Trust Clayton Rawson to turn murder into a three-ring circus, with a sideshow attraction on every page. You’ll gasp with amazement as he juggles theories of how the murderer could have left – was it a tightrope walker or a human cannonball? – and then produces a corpse that never entered the room at all. You might spot how he does it (I certainly did), but the idea is clever and novel. (It has its roots in Chesterton, and Brand and Dexter later hit on variations.) Go on, applaud. And then you’ll gape like a rube when Diavolo unmasks the murderers.

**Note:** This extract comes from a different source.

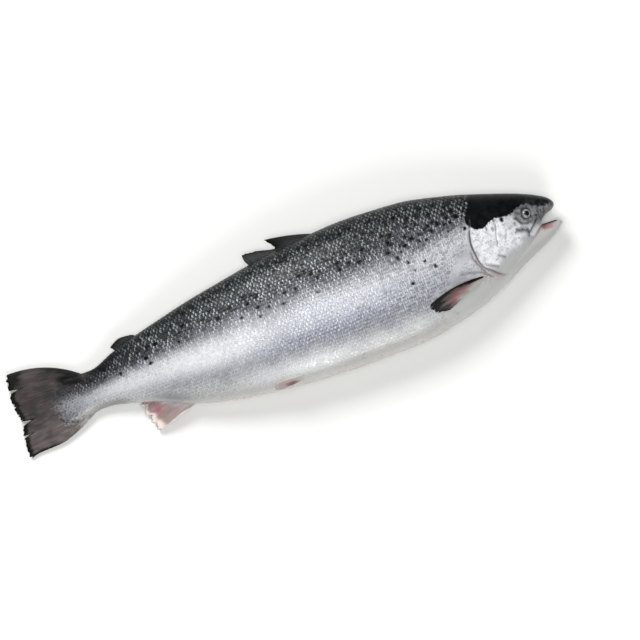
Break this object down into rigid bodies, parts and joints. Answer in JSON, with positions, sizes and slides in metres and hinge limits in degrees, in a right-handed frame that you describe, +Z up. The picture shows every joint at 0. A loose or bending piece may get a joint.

“The Enchanted Dagger”: SINISTER SECRET OF THE SANDS! A young American brings a 2,000-year-old secret from India to New York; he is murdered in his hotel room – but the body vanishes. He had already died, in a Persian sandstorm, while following the trail of Alexander the Great to buried treasure, the spoils of Susa and Persepolis! UNHOLY HALLUCINATIONS! A millionaire interested in the occult falls under the sway of a Tibetan gomchen who can do anything: levitate, vanish into thin air, manifest a double. Could he have made the dagger of Darius rise, float in the air, and stab the victim without anyone touching it?

Some people hate this one, I know, but I loved it. Tibetan sorcery, multiple impossibilities, archaeology – more, more! This is terrific – madly imaginative and exciting, and Rawson makes you stare fixedly at the wrong thing. And, frankly, shouldn’t more detective stories remind you of Tintin, or Blake and Mortimer, or Broken Sword?

We sometimes forget that the detective story is meant to be FUN – and flamboyant, far-fetched, and frenetic as the Stuart Towne stories are, they are also two of the most goshdarned entertaining tales I’ve read in many a moon.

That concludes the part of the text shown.